Yes, almost all riders often drive above the legal speed limits, everywhere. Almost all of us will filter ahead whenever we can. And we'll often make use of the strong acceleration of out steeds to get in front. This puts us at risk, and most of us understand this only too well.

Still, only a small part are aware that danger lurks permanently even in scenarios that seem to have no potential hazards. The crash I reported on yesterday is the perfect proof for this, and the way that accident took place was the one thing that prompted me to start this series of write-ups.

Roads are only getting more crowded, and despite how many electronic systems we cram in our cars and bikes, they are still a long way from being able to compensate human stupidity, ignorance, recklessness, and absent-mindedness.

And because I am sending out a message to riders, I feel like I just cannot stress enough how important is to realize that the road is not a competition and we are not in a computer game. We can't reload a saved game and try to complete the mission again. And neither are we using computer graphics software to allow us 100 undo steps.

It doesn't matter who makes a mistake, it is our duty to be always ready to provide a solution and stay safe. Yes, some drivers are reckless, ignorant idiots, but only just like some riders are. Their ranks might seem to be heftier, but that's only an illusion generated by the far bigger number of cars on the road compared to bikes.

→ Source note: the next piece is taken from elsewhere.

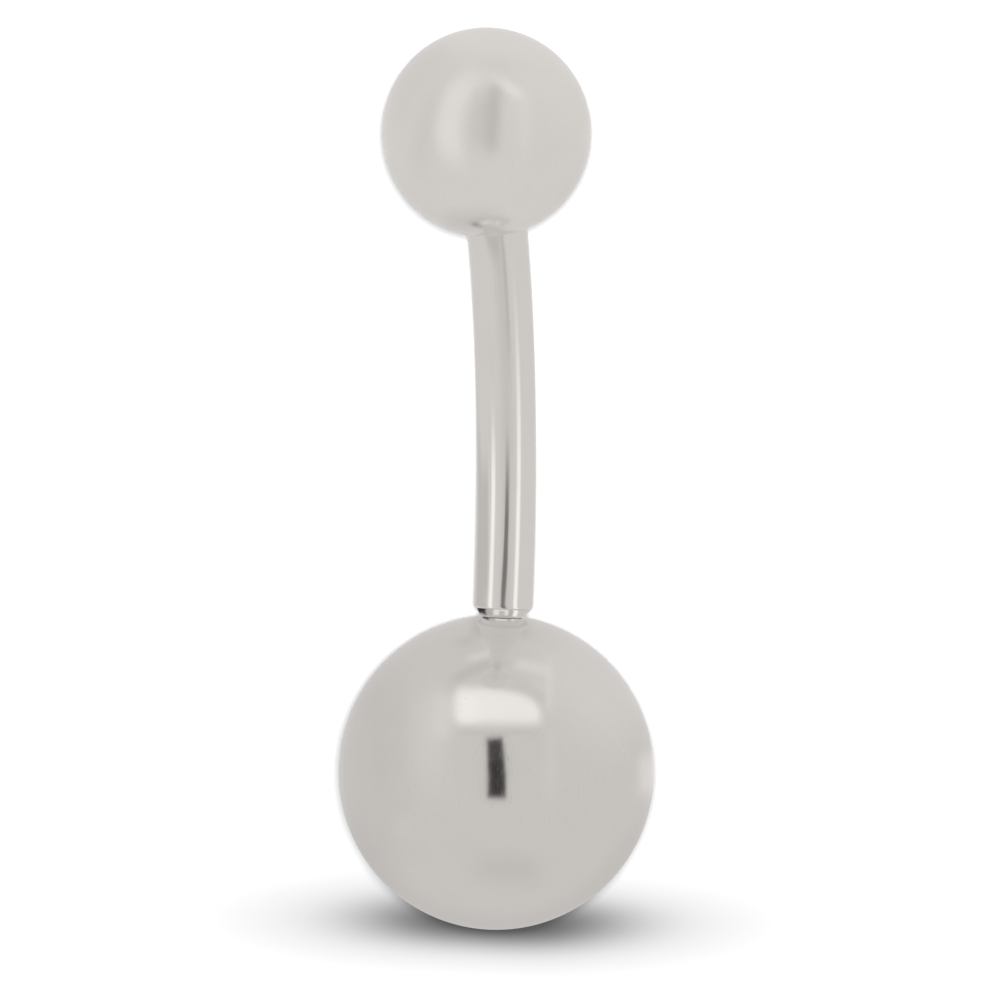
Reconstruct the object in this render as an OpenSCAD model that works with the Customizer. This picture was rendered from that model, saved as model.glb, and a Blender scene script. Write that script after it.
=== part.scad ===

When you are left in a wheelchair by a driver who ran the red light only because you simply throttled hard after you got a green light and failed to notice the car approaching, it doesn't really matter who loses their license, who might do some jail time, who pays the fines and damages.

It will always be you who ends up paying the biggest price. You will no longer need your motorcycle license (in most cases), the sense of freedom you loved so much on the bike will be replaced by the confinement of the wheelchair, and the money you get, if any, will only compensate for a small part of what you lost.

The roads are not getting safer, at least for the foreseeable future, so please make your ride safer by adopting a more reasonable state of mind!